Glass gold-band mosaic bottle

Roman

On view at The Met Fifth Avenue in Gallery 166

Translucent cobalt blue, turquoise green, opaque white, and colorless encasing shattered gold leaf.
Everted, horizontal rim with rounded underside to lip; cylindrical neck, with horizontal indent around base; globular body; slightly concave bottom.
Gold-band mosaic pattern formed from a single serpentine length of layered canes formed in the following order: green outlined in white, blue (appearing light blue in places when backed by white), colorless with gold leaf, and blue again; the length is wound three times round body, being fused together across bottom.

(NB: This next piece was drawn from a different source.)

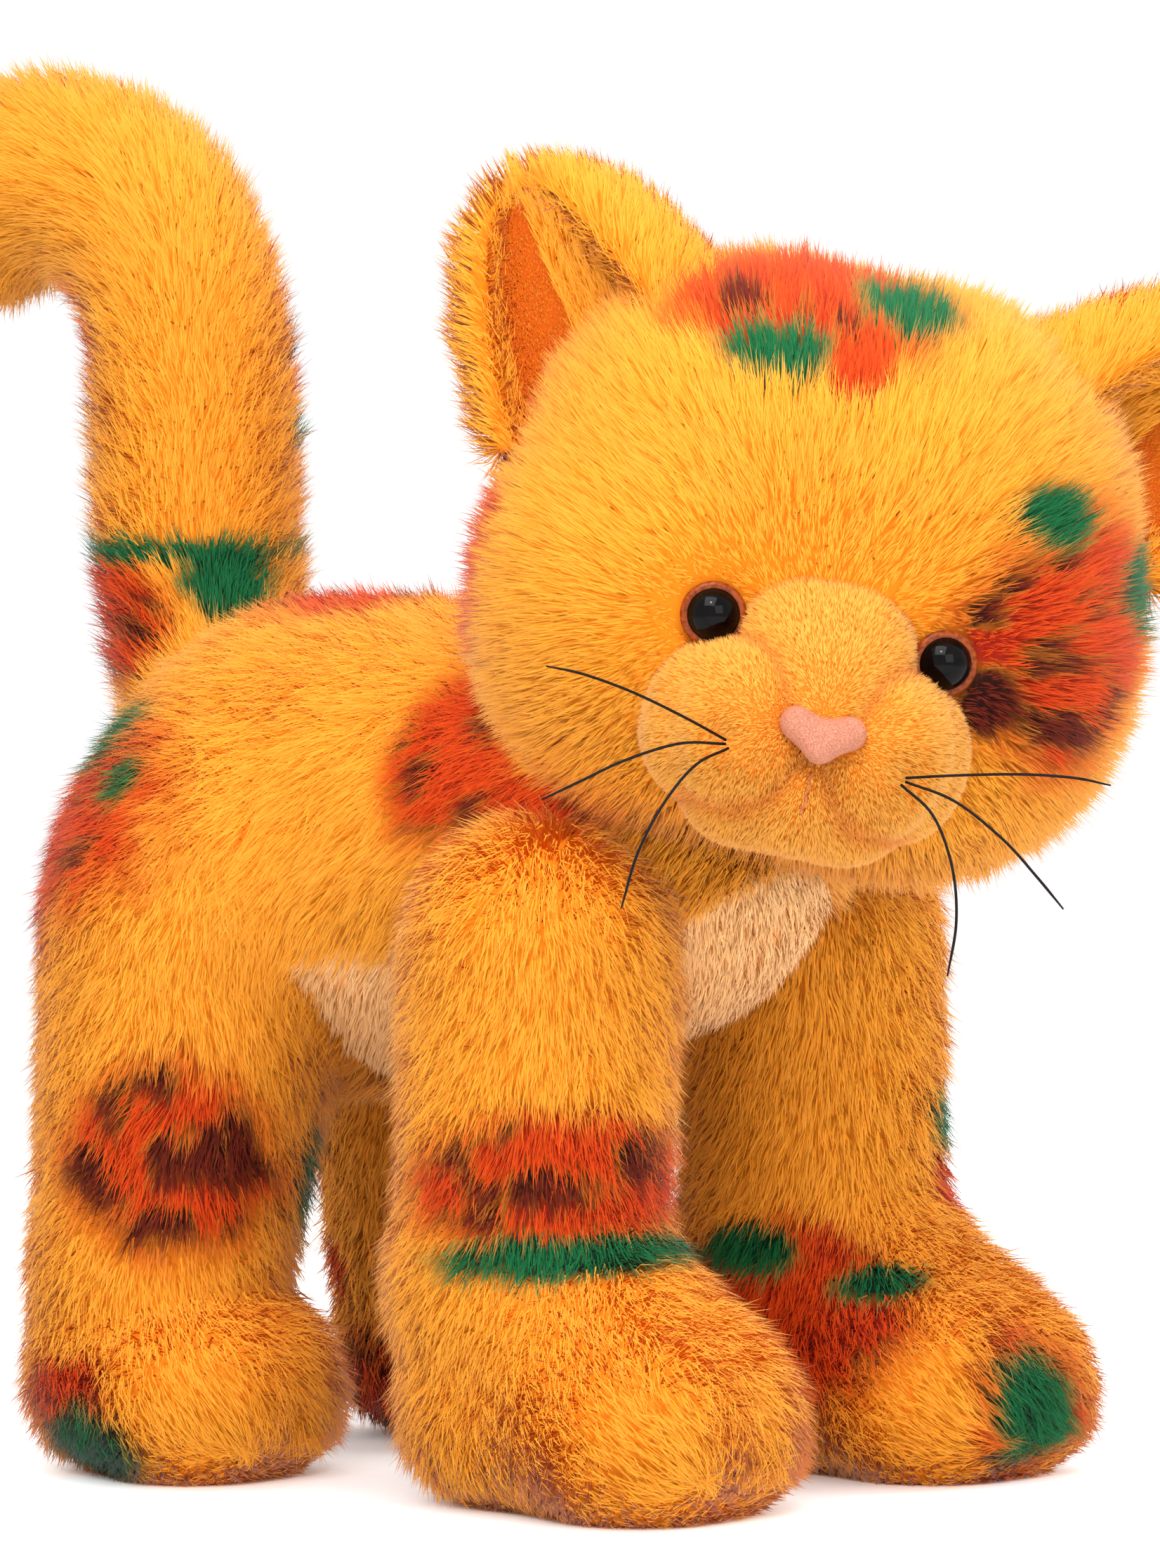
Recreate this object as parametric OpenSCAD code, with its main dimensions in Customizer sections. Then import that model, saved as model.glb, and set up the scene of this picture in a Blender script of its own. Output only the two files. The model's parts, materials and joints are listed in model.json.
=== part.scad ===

A single fine horizontal line incised on upper surface of rim near outer edge; a band of three parallel horizontal grooves around upper body; another single horizontal groove on body at point of greatest diameter; and a band of two concentric grooves around outer edge of bottom.
Intact, except for one small chip in base of neck and some short internal cracks; slight dulling and pitting, small patches iridescence, and creamy brown weathering.
Rotary grinding marks on exterior.

Gold-band cast glass was a particularly opulent type of early Roman glassware. It combines canes of brightly colored translucent and opaque glass with strips of gold leaf encased between layers of colorless glass. Only a limited number of vessel shapes were made in this way, and some of the most common are small globular or carinated bottles such as these. They were presumably used to store expensive cosmetics and perfumes.